___ Source material

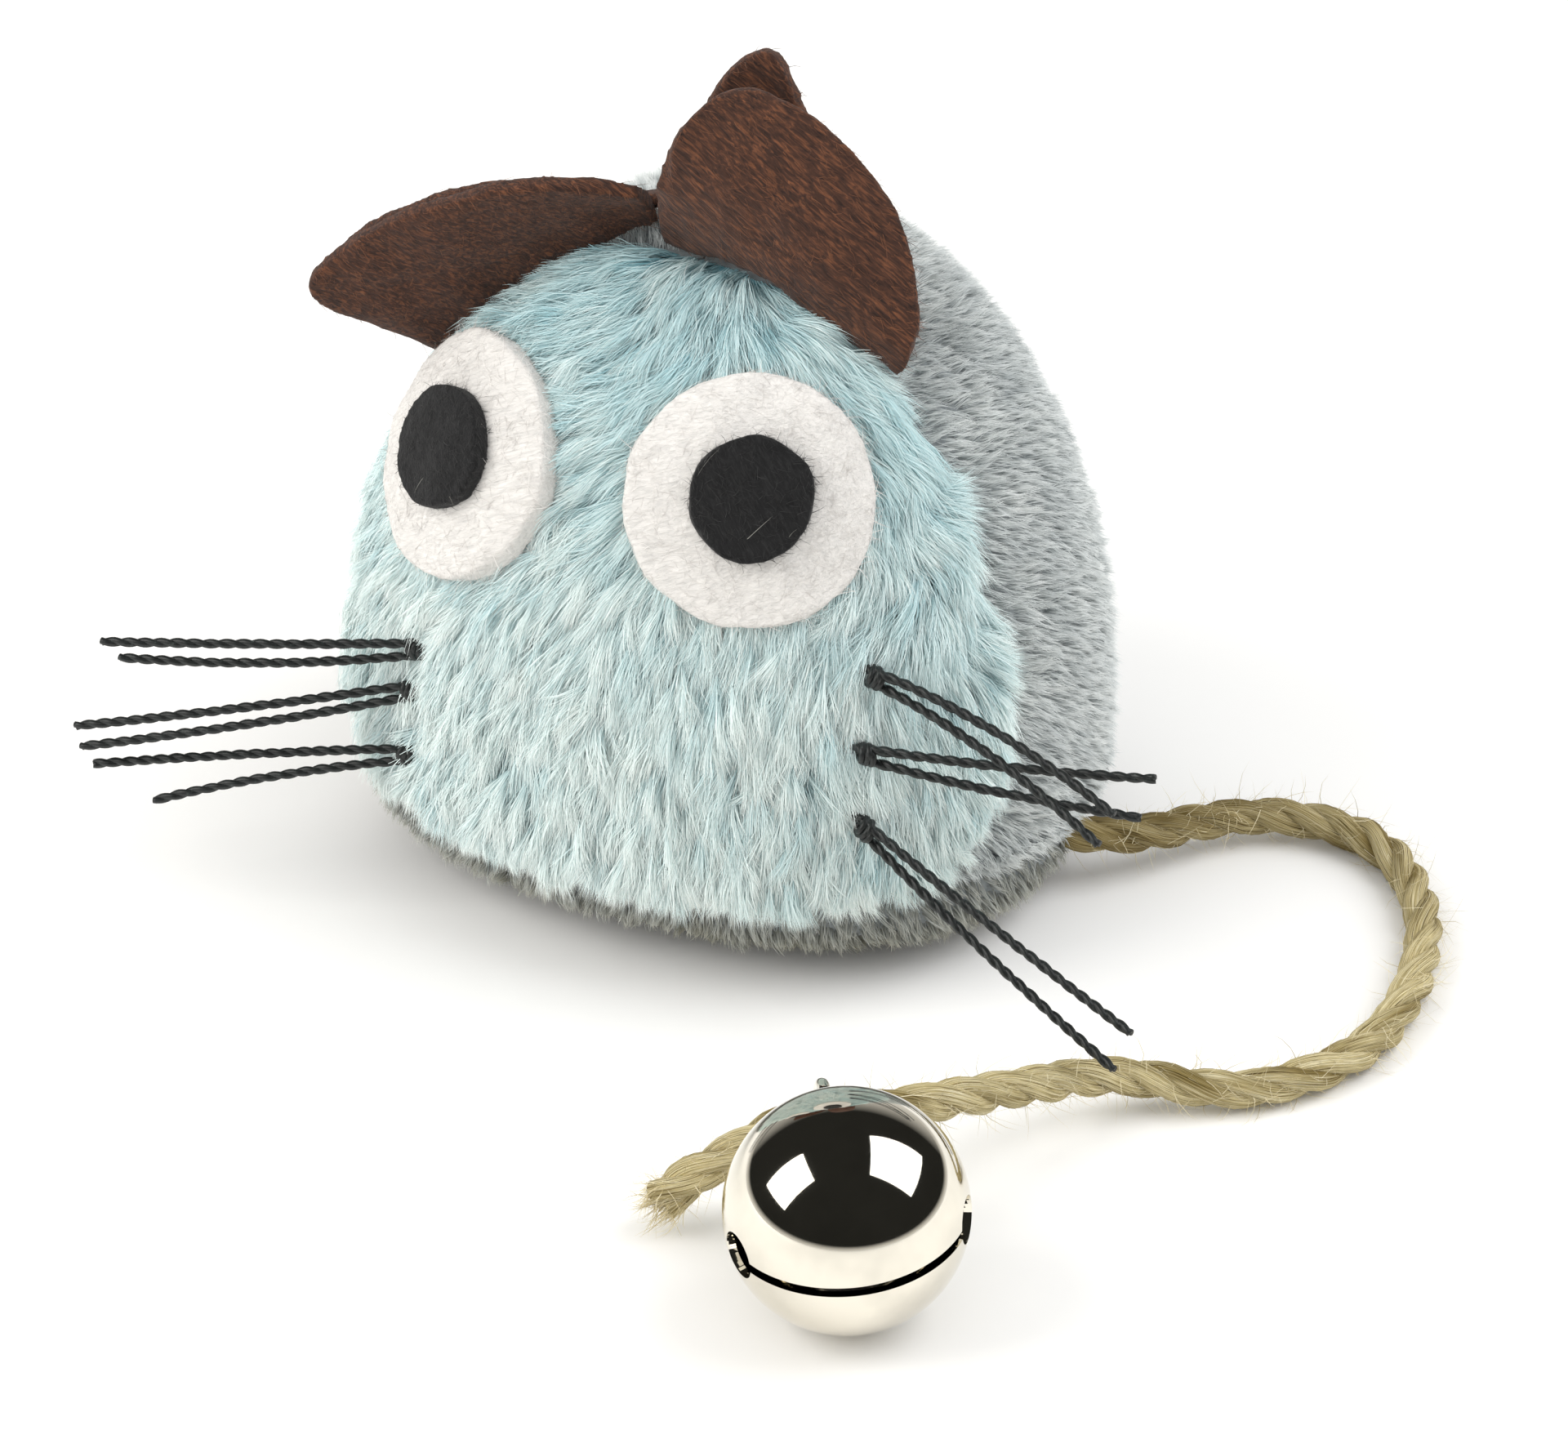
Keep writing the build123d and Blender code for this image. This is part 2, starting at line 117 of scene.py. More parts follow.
# ---- the tail's route, and the run of it that the bell hangs on ----
ROPE_DIAMETER = 3.0 * MM
TAIL_ROUTE = [
    Vector(point) * MM
    for point in (
        (31.28, 1.8, 4.0),
        (39.28, 14.0, 2.0),
        (49.58, 14.7, 1.6),
        (56.28, 6.6, 1.6),
        (59.08, -3.8, 1.6),
        (58.48, -14.6, 1.6),
        (51.88, -23.1, 1.6),
        (42.48, -25.4, 2.8),
        (37.98, -35.0, 6.2),
        (31.78, -46.2, 9.7),
        (24.98, -50.4, 9.7),
        (17.78, -53.8, 2.8),
    )
]
TAIL_ROOT = Vector((27.6, 1.2, 4.8)) * MM  # inside the body, at the stopper knot
BELL_RUN = 9
ROPE_LAY = 11.5 * MM  # one full turn of its three strands

# ---- bell ----
BELL_RADIUS = 9.0 * MM
BELL_WALL = 0.6 * MM
BELL_REACH = BELL_RADIUS + 0.5 * MM + ROPE_DIAMETER / 2
BELL_DROOP = radians(3)
BELL_ROLL = radians(5)
SLOT_WIDTH = 0.8 * MM
SLOT_HALF_ANGLE = radians(70)
SLOT_HOLE_RADIUS = 1.8 * MM

# ---- whiskers: root as shares, then bend and tip of the upper and the lower strand, in mm ----
THREAD = 0.8 * MM
STRAND_SPACING = 1.0 * MM
KNOT_RADIUS = 1.1 * MM
RIGHT_ROOT_DEPTH = 1.3 * MM  # the right cheek's knots are drawn down into the pile
PLY = 0.54 * MM  # each of the thread's two plies
PLY_OFFSET = (THREAD - PLY) / 2
PLY_LAY = 2.6 * MM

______

Copy the data above exactly. Every line must be included.

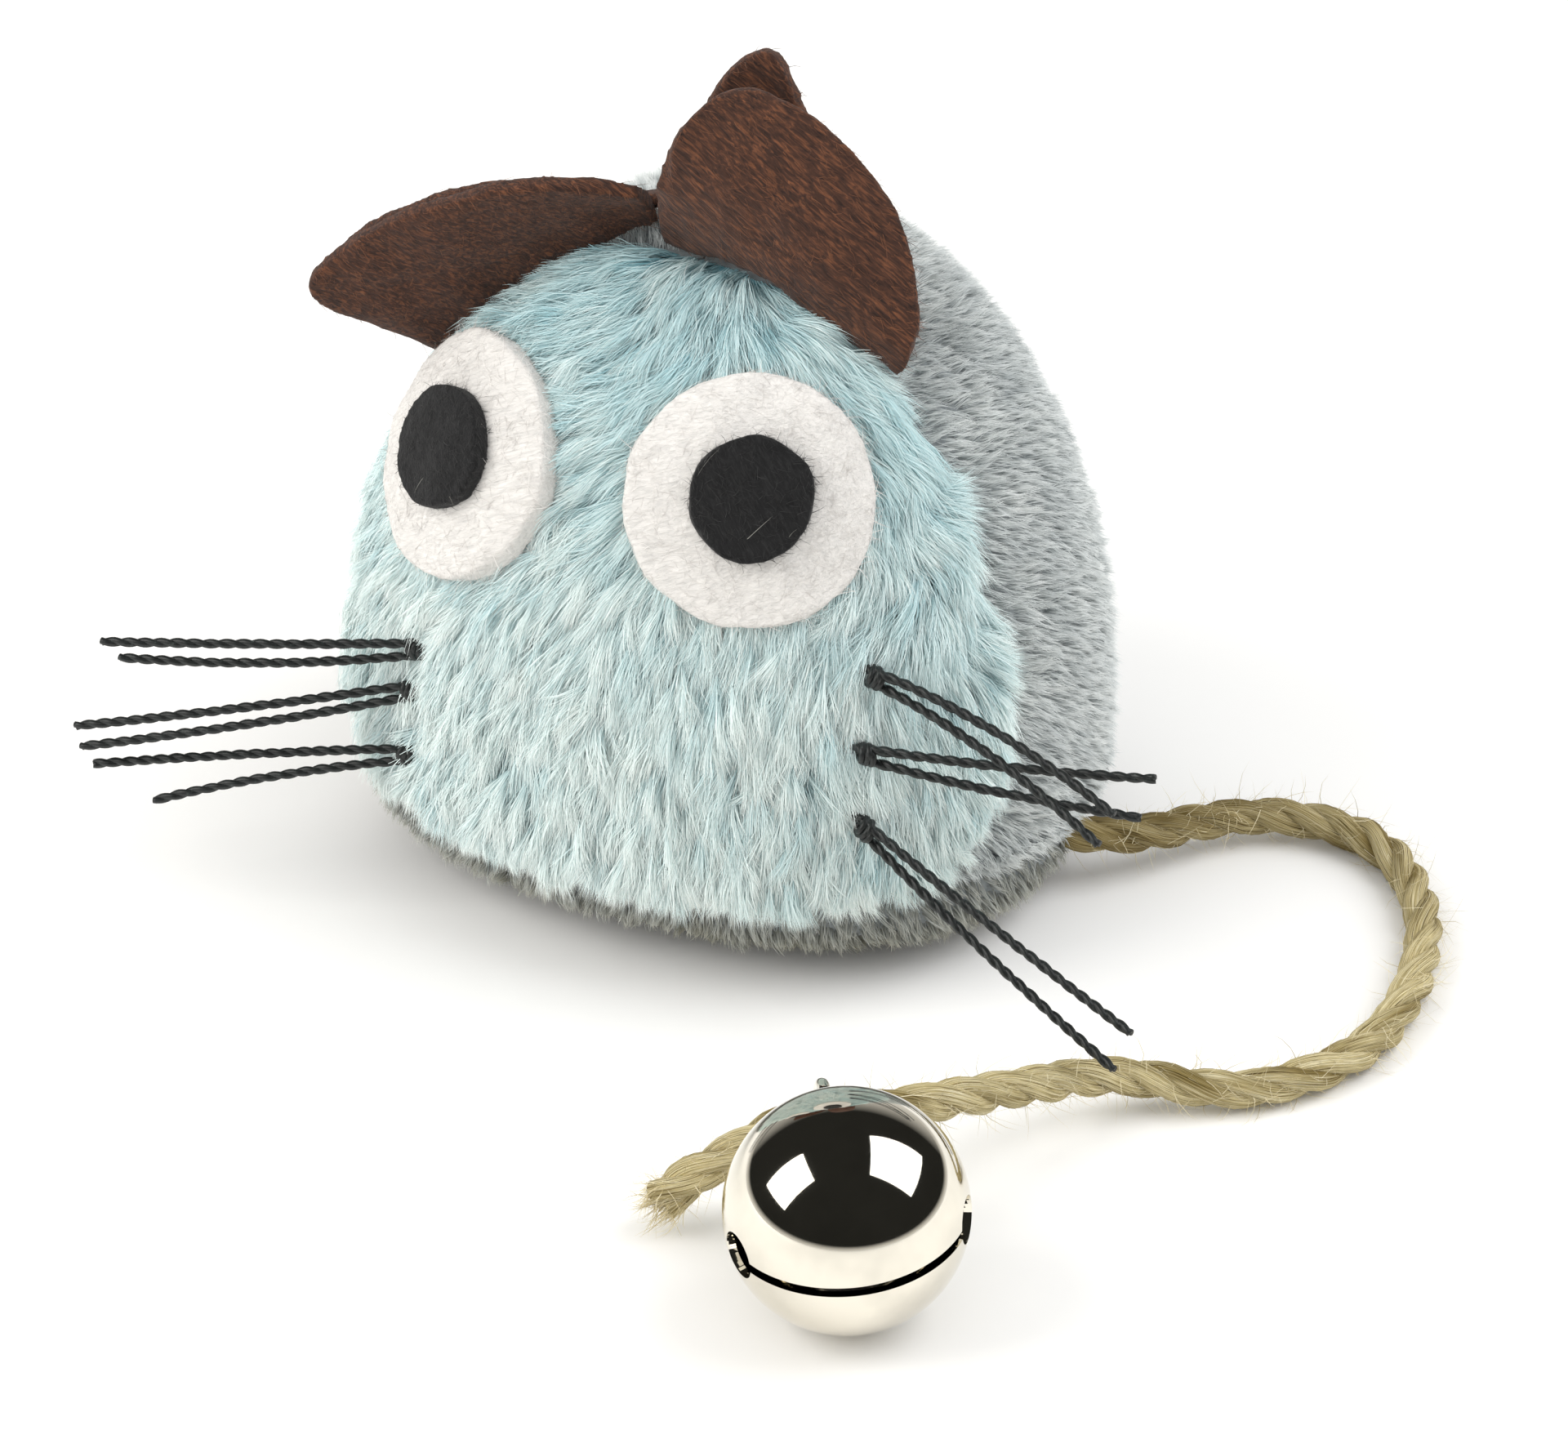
Keep writing the build123d and Blender code for this image. This is part 2, starting at line 117 of scene.py. More parts follow.
# ---- the tail's route, and the run of it that the bell hangs on ----
ROPE_DIAMETER = 3.0 * MM
TAIL_ROUTE = [
    Vector(point) * MM
    for point in (
        (31.28, 1.8, 4.0),
        (39.28, 14.0, 2.0),
        (49.58, 14.7, 1.6),
        (56.28, 6.6, 1.6),
        (59.08, -3.8, 1.6),
        (58.48, -14.6, 1.6),
        (51.88, -23.1, 1.6),
        (42.48, -25.4, 2.8),
        (37.98, -35.0, 6.2),
        (31.78, -46.2, 9.7),
        (24.98, -50.4, 9.7),
        (17.78, -53.8, 2.8),
    )
]
TAIL_ROOT = Vector((27.6, 1.2, 4.8)) * MM  # inside the body, at the stopper knot
BELL_RUN = 9
ROPE_LAY = 11.5 * MM  # one full turn of its three strands

# ---- bell ----
BELL_RADIUS = 9.0 * MM
BELL_WALL = 0.6 * MM
BELL_REACH = BELL_RADIUS + 0.5 * MM + ROPE_DIAMETER / 2
BELL_DROOP = radians(3)
BELL_ROLL = radians(5)
SLOT_WIDTH = 0.8 * MM
SLOT_HALF_ANGLE = radians(70)
SLOT_HOLE_RADIUS = 1.8 * MM

# ---- whiskers: root as shares, then bend and tip of the upper and the lower strand, in mm ----
THREAD = 0.8 * MM
STRAND_SPACING = 1.0 * MM
KNOT_RADIUS = 1.1 * MM
RIGHT_ROOT_DEPTH = 1.3 * MM  # the right cheek's knots are drawn down into the pile
PLY = 0.54 * MM  # each of the thread's two plies
PLY_OFFSET = (THREAD - PLY) / 2
PLY_LAY = 2.6 * MM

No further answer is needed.